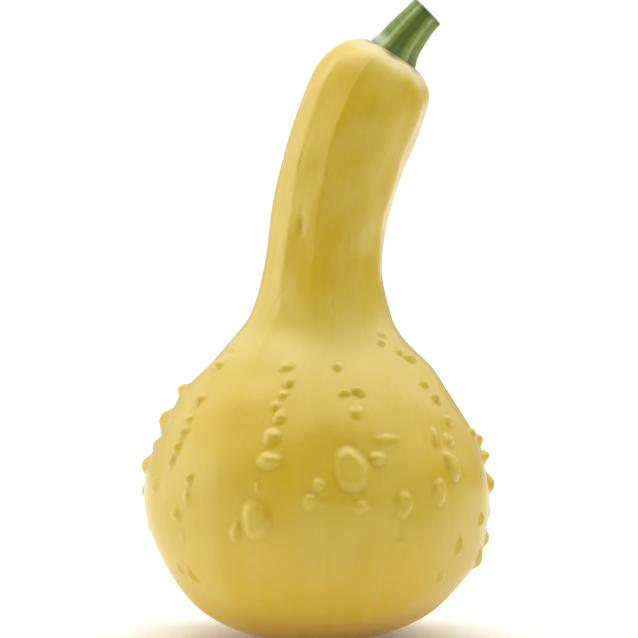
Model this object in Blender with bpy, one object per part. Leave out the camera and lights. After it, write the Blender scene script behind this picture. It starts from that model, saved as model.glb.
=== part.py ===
"""Crookneck squash: a ribbed, warty yellow fruit with the cut green stalk that it was picked by.

Metres, +Z up. The fruit stands on the small flat of its blossom end. The origin is the middle of
that flat, the neck bends over towards +X, and the stalk leaves its top.

Both pieces are made alike: an outline is turned about +Z, channels are pressed in between its ribs
or ridges, and the turned shape is carried along a core line that leans and bends. A height is a
length along that line, and a radius is that of the ribs' crests.
"""
import math

import bmesh
import bpy
import numpy as np

# Fruit: the radius of each ring of its outline, and the rise to it from the ring below
FOOT_RADIUS = 0.0140            # the flat that it stands on
BULB_RADIUS = 0.0544            # its widest ring
BULB_RISE = 0.0445
HIP_RADIUS = 0.0500
HIP_RISE = 0.0184
SHOULDER_RADIUS = 0.0350
SHOULDER_RISE = 0.0221
NECK_ROOT_RADIUS = 0.0220
NECK_ROOT_RISE = 0.0174
WAIST_RADIUS = 0.0181           # the thinnest ring of the neck
WAIST_RISE = 0.0272
HEAD_RADIUS = 0.0193            # the neck swells again below its top
HEAD_RISE = 0.0360
SEAT_RISE = 0.0207              # from there to the flat that carries the stalk

# Direction of the fruit's outline at a ring, in degrees: 0 is outward, 90 is up
FOOT_DIRECTION = 7.0
HIP_DIRECTION = 113.5
SHOULDER_DIRECTION = 132.0
NECK_ROOT_DIRECTION = 107.5
SEAT_DIRECTION = 159.0

# Core line of the fruit, in degrees away from upright
LEAN = 1.4                      # taken up in the bulb
BEND_RISE = 0.0067              # from the neck's root to where the neck starts to bend
NECK_BEND = 30.8                # added evenly from there to the seat

# Ribs of the fruit
RIB_COUNT = 10
CHANNEL_DEPTH = 0.0010          # between two ribs, at the widest ring
FIRST_RIB = -74.0               # degrees about +Z from +X

# Warts: rib, degrees to the side of its crest, height of the middle, width, length up the rib,
# and how far it stands out. Each one has a twin on the far side of the fruit.
WARTS = (
    (0, -5.0, 0.053, 0.0130, 0.0170, 0.0016),
    (0, 5.0, 0.056, 0.0080, 0.0080, 0.0012),
    (0, -18.0, 0.042, 0.0080, 0.0080, 0.0012),
    (0, -2.0, 0.041, 0.0090, 0.0080, 0.0012),
    (0, 0.0, 0.079, 0.0080, 0.0080, 0.0010),
    (1, 4.0, 0.062, 0.0100, 0.0100, 0.0016),
    (1, -1.0, 0.053, 0.0090, 0.0130, 0.0016),
    (1, 6.0, 0.081, 0.0080, 0.0120, 0.0012),
    (1, 8.0, 0.031, 0.0080, 0.0100, 0.0010),
    (2, 0.0, 0.060, 0.0090, 0.0110, 0.0018),
    (2, -1.0, 0.047, 0.0090, 0.0110, 0.0018),
    (2, -6.0, 0.030, 0.0080, 0.0110, 0.0014),
    (-1, 0.0, 0.057, 0.0090, 0.0080, 0.0014),
    (-1, 1.0, 0.064, 0.0080, 0.0080, 0.0012),
    (-1, 2.0, 0.077, 0.0080, 0.0080, 0.0012),
    (-1, -1.0, 0.038, 0.0110, 0.0140, 0.0010),
    (-2, -6.0, 0.064, 0.0080, 0.0140, 0.0012),
    (-2, 6.0, 0.047, 0.0080, 0.0120, 0.0010),
    (-3, 0.0, 0.069, 0.0090, 0.0100, 0.0016),
    (-3, 0.0, 0.055, 0.0090, 0.0090, 0.0016),
)

# Stalk
STALK_LENGTH = 0.0174
STALK_BEND = 13.5               # degrees, along its whole length
STALK_BASE_RADIUS = 0.0088      # the flared foot that sits on the fruit
FLARE_RISE = 0.0066             # from its foot to the end of the flare
FLARE_RADIUS = 0.0066
STALK_END_RADIUS = 0.0054
FLARE_DIRECTION = 112.0
FLARE_END_DIRECTION = 96.0
STALK_END_DIRECTION = 91.0
RIDGE_COUNT = 6
GROOVE_SHARE = 0.20             # depth of a groove between two ridges, as a share of the radius
FIRST_RIDGE = -61.0             # degrees about +Z from +X

# Where the stalk joins the fruit
JOINT_GAP = 0.0003
SEAT_MARGIN = 0.0003            # the seat is this much wider than the stalk's foot

# Fineness of the meshes
FRUIT_COLUMNS = 80
STALK_COLUMNS = 48
FRUIT_SPAN_STEPS = 6
STALK_SPAN_STEPS = 5
CORE_STEPS = 400
HANDLE_SHARE = 0.39             # length of an outline's curve handles, as a share of their chord


def smooth(value):
    """A ramp from 0 to 1 with level ends, held outside that range."""
    value = np.clip(value, 0.0, 1.0)
    return value * value * (3.0 - 2.0 * value)


def direction(degrees):
    """The unit step outward and up for a direction of the outline."""
    return np.array((math.cos(math.radians(degrees)), math.sin(math.radians(degrees))))


def outline(rings, steps):
    """Points (radius, height) on the smooth curve through rings of (radius, height, direction)."""
    points = []
    for (radius, height, degrees), (next_radius, next_height, next_degrees) in zip(rings, rings[1:]):
        start = np.array((radius, height))
        end = np.array((next_radius, next_height))
        handle = HANDLE_SHARE * np.linalg.norm(end - start)
        leave = start + handle * direction(degrees)
        arrive = end - handle * direction(next_degrees)
        t = np.linspace(0.0, 1.0, steps + 1)[:-1, None]
        points.extend(
            (1 - t) ** 3 * start
            + 3 * (1 - t) ** 2 * t * leave
            + 3 * (1 - t) * t ** 2 * arrive
            + t ** 3 * end
        )
    points.append(np.array(rings[-1][:2]))
    return points


def core_line(start, length, tilt):
    """Heights, x, z and tilts along a core line from start, where tilt gives radians at a height."""
    heights = np.linspace(0.0, length, CORE_STEPS + 1)
    step = length / CORE_STEPS
    middles = tilt(heights[:-1] + step / 2)
    x = start[0] + np.append(0.0, np.cumsum(np.sin(middles)) * step)
    z = start[1] + np.append(0.0, np.cumsum(np.cos(middles)) * step)
    return heights, x, z, tilt(heights)


def turned(points, columns):
    """A bmesh turned about +Z from the outline, with a middle point that closes each end."""
    shape = bmesh.new()
    profile = [(0.0, points[0][1])] + [tuple(point) for point in points] + [(0.0, points[-1][1])]
    verts = [shape.verts.new((radius, 0.0, height)) for radius, height in profile]
    edges = [shape.edges.new(pair) for pair in zip(verts, verts[1:])]
    bmesh.ops.spin(
        shape, geom=verts + edges, cent=(0, 0, 0), axis=(0, 0, 1), angle=math.tau,
        steps=columns, use_merge=True, use_duplicate=False,
    )
    bmesh.ops.remove_doubles(shape, verts=shape.verts, dist=1e-6)
    return shape


def carried(shape, core, relief):
    """Moves the turned shape's points: relief gives their new radius, and then core bends them."""
    heights, core_x, core_z, tilts = core
    for vert in shape.verts:
        angle = math.atan2(vert.co.y, vert.co.x)
        height = vert.co.z
        radius = relief(math.hypot(vert.co.x, vert.co.y), angle, height)
        side = radius * math.cos(angle)
        tilt = np.interp(height, heights, tilts)
        vert.co.x = np.interp(height, heights, core_x) + side * math.cos(tilt)
        vert.co.y = radius * math.sin(angle)
        vert.co.z = np.interp(height, heights, core_z) - side * math.sin(tilt)
    bmesh.ops.recalc_face_normals(shape, faces=shape.faces)


def material(name, colour, roughness):
    """A Principled material that isn't metal."""
    made = bpy.data.materials.new(name)
    made.use_nodes = True
    shader = made.node_tree.nodes["Principled BSDF"]
    shader.inputs["Base Color"].default_value = (*colour, 1.0)
    shader.inputs["Roughness"].default_value = roughness
    shader.inputs["Metallic"].default_value = 0.0
    return made


def add_piece(name, shape, finish):
    """An object of this name made from the bmesh, shaded smooth apart from its sharp edges."""
    mesh = bpy.data.meshes.new(name)
    shape.to_mesh(mesh)
    shape.free()
    mesh.materials.append(finish)
    mesh.shade_smooth()
    mesh.set_sharp_from_angle(angle=math.radians(50))
    made = bpy.data.objects.new(name, mesh)
    bpy.context.scene.collection.objects.link(made)
    return made


def clear_scene():
    """Removes every object of the open scene."""
    for item in list(bpy.data.objects):
        bpy.data.objects.remove(item, do_unlink=True)


def fruit_rings():
    """The fruit's outline, from the flat under it to the seat of the stalk."""
    rises = (
        0.0, BULB_RISE, HIP_RISE, SHOULDER_RISE, NECK_ROOT_RISE, WAIST_RISE, HEAD_RISE, SEAT_RISE,
    )
    radii = (
        FOOT_RADIUS, BULB_RADIUS, HIP_RADIUS, SHOULDER_RADIUS, NECK_ROOT_RADIUS, WAIST_RADIUS,
        HEAD_RADIUS, STALK_BASE_RADIUS + SEAT_MARGIN,
    )
    directions = (
        FOOT_DIRECTION, 90.0, HIP_DIRECTION, SHOULDER_DIRECTION, NECK_ROOT_DIRECTION, 90.0, 90.0,
        SEAT_DIRECTION,
    )
    return list(zip(radii, np.cumsum(rises), directions))


def fruit_core():
    """The fruit's core line: upright at the foot, leaning out of the bulb, bending in the neck."""
    root = BULB_RISE + HIP_RISE + SHOULDER_RISE + NECK_ROOT_RISE
    seat = root + WAIST_RISE + HEAD_RISE + SEAT_RISE

    def tilt(height):
        bend = np.clip((height - root - BEND_RISE) / (seat - root - BEND_RISE), 0.0, 1.0)
        return np.radians(LEAN * smooth(height / BULB_RISE) + NECK_BEND * bend)

    return core_line((0.0, 0.0), seat, tilt)


def wart_relief(radius, angle, height):
    """How far the warts raise the fruit's skin at this place: the tallest of them counts."""
    raised = 0.0
    for rib, aside, middle, width, length, proud in WARTS:
        crest = math.radians(FIRST_RIB + aside + rib * 360.0 / RIB_COUNT)
        for twin in (0.0, math.pi):
            turn = math.remainder(angle - crest - twin, math.tau)
            across = turn * radius / (width / 2)
            along = (height - middle) / (length / 2)
            raised = max(raised, proud * max(0.0, 1.0 - across ** 2 - along ** 2) ** 0.75)
    return raised


def build_fruit():
    """The whole fruit, in one piece: bulb, neck, ribs and warts."""
    def relief(radius, angle, height):
        ribs = (1.0 - math.cos(RIB_COUNT * (angle - math.radians(FIRST_RIB)))) / 2
        skin = radius * (1.0 - CHANNEL_DEPTH / BULB_RADIUS * ribs)
        return skin + wart_relief(radius, angle, height)

    shape = turned(outline(fruit_rings(), FRUIT_SPAN_STEPS), FRUIT_COLUMNS)
    carried(shape, fruit_core(), relief)
    return add_piece("fruit", shape, material("squash_skin", (0.66, 0.49, 0.11), 0.40))


def build_stalk():
    """The stalk: six ridges that spread into a flared foot, cut square at its far end."""
    _, fruit_x, fruit_z, fruit_tilts = fruit_core()
    seat_tilt = fruit_tilts[-1]
    start = (
        fruit_x[-1] + JOINT_GAP * math.sin(seat_tilt),
        fruit_z[-1] + JOINT_GAP * math.cos(seat_tilt),
    )
    rings = [
        (STALK_BASE_RADIUS, 0.0, FLARE_DIRECTION),
        (FLARE_RADIUS, FLARE_RISE, FLARE_END_DIRECTION),
        (STALK_END_RADIUS, STALK_LENGTH, STALK_END_DIRECTION),
    ]

    def tilt(height):
        return seat_tilt + math.radians(STALK_BEND) * height / STALK_LENGTH

    def relief(radius, angle, height):
        groove = (1.0 - math.cos(RIDGE_COUNT * (angle - math.radians(FIRST_RIDGE)))) / 2
        return radius * (1.0 - GROOVE_SHARE * groove)

    shape = turned(outline(rings, STALK_SPAN_STEPS), STALK_COLUMNS)
    carried(shape, core_line(start, STALK_LENGTH, tilt), relief)
    return add_piece("stalk", shape, material("stalk_green", (0.15, 0.24, 0.05), 0.55))


clear_scene()
build_fruit()
build_stalk()
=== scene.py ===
import math

import bpy
import numpy as np
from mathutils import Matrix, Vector


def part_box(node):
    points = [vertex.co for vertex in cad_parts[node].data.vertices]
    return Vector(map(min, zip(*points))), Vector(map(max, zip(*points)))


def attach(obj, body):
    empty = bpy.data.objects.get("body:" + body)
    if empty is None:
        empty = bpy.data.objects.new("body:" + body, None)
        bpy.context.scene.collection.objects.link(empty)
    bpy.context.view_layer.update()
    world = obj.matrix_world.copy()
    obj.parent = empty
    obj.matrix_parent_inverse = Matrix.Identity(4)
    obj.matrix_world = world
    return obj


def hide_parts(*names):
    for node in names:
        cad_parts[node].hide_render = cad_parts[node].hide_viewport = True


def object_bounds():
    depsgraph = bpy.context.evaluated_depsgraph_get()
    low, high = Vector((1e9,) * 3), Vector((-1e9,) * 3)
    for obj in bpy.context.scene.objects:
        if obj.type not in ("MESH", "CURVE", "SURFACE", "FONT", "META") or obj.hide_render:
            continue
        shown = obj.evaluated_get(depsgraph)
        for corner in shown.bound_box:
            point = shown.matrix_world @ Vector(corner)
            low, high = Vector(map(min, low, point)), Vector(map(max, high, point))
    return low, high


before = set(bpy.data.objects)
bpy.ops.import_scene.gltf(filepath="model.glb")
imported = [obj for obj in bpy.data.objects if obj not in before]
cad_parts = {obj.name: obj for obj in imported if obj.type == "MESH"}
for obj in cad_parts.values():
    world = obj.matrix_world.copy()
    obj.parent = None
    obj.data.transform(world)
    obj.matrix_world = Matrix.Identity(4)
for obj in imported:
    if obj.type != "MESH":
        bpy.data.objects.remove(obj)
cad_low, cad_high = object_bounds()


# ----------------------------------------------------------------------------------------------
# Fruit. It grew as one piece: a round bulb with ten faint flats, a neck that bends over, and a
# domed head that carries the stalk. Its skin is thin, smooth and waxy, and rows of warts stand on
# the flats of the bulb.

# Sizes in metres for a fruit as tall as this; the frame's fruit says how tall it really is.
DRAWN_HEIGHT = 0.1869
fruit_low, fruit_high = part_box("fruit")
scale = (fruit_high.z - fruit_low.z) / DRAWN_HEIGHT

# Outline from the blossom scar to the middle of the seat: radius, height along the core line, and
# direction in degrees, 0 outward and 90 up
SCAR_RING = (0.0, 0.0018, 0.0)
SCAR_EDGE = (0.0085, 0.0000, 0.0)
FOOT_RING = (0.0140, 0.0002, 6.0)
BULB_RING = (0.0544, 0.0445, 90.0)
HIP_RING = (0.0500, 0.0629, 113.5)
SHOULDER_RING = (0.0350, 0.0850, 132.0)
ROOT_RING = (0.0220, 0.1024, 107.5)
WAIST_RING = (0.0181, 0.1296, 90.0)
HEAD_RING = (0.0192, 0.1656, 90.0)
SEAT_RING = (0.0089, 0.1863, 159.0)
SEAT_MIDDLE = (0.0, 0.1866, 180.0)

# Core line: its lean and its bend in degrees away from upright, and the height where the bend starts
LEAN = 1.4
BEND_START = 0.1091
BEND = 30.8

# Grid of points on the skin. Its rows stand closer between two heights, where the warts are, and
# each height has its own fade.
COLUMNS = 428
ROWS = 230
WARTY_FROM, FROM_FADE = 0.006, 0.012
WARTY_TO, TO_FADE = 0.102, 0.008
WARTY_CLOSENESS = 1.9

# Handles of the outlines' curves, as a share of the span between two rings
HANDLE = 0.39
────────
Stated goal:
Give again, word for word, the lines starting at the line that has "shape = turned(outline(rings, STALK_SPAN_STEPS), STALK_COLUMNS)" and ending at the line that has "Vector(map(max, high, point))", with both of those lines included and nothing else.

Solution to this exercise:
    shape = turned(outline(rings, STALK_SPAN_STEPS), STALK_COLUMNS)
    carried(shape, core_line(start, STALK_LENGTH, tilt), relief)
    return add_piece("stalk", shape, material("stalk_green", (0.15, 0.24, 0.05), 0.55))


clear_scene()
build_fruit()
build_stalk()
=== scene.py ===
import math

import bpy
import numpy as np
from mathutils import Matrix, Vector


def part_box(node):
    points = [vertex.co for vertex in cad_parts[node].data.vertices]
    return Vector(map(min, zip(*points))), Vector(map(max, zip(*points)))


def attach(obj, body):
    empty = bpy.data.objects.get("body:" + body)
    if empty is None:
        empty = bpy.data.objects.new("body:" + body, None)
        bpy.context.scene.collection.objects.link(empty)
    bpy.context.view_layer.update()
    world = obj.matrix_world.copy()
    obj.parent = empty
    obj.matrix_parent_inverse = Matrix.Identity(4)
    obj.matrix_world = world
    return obj


def hide_parts(*names):
    for node in names:
        cad_parts[node].hide_render = cad_parts[node].hide_viewport = True


def object_bounds():
    depsgraph = bpy.context.evaluated_depsgraph_get()
    low, high = Vector((1e9,) * 3), Vector((-1e9,) * 3)
    for obj in bpy.context.scene.objects:
        if obj.type not in ("MESH", "CURVE", "SURFACE", "FONT", "META") or obj.hide_render:
            continue
        shown = obj.evaluated_get(depsgraph)
        for corner in shown.bound_box:
            point = shown.matrix_world @ Vector(corner)
            low, high = Vector(map(min, low, point)), Vector(map(max, high, point))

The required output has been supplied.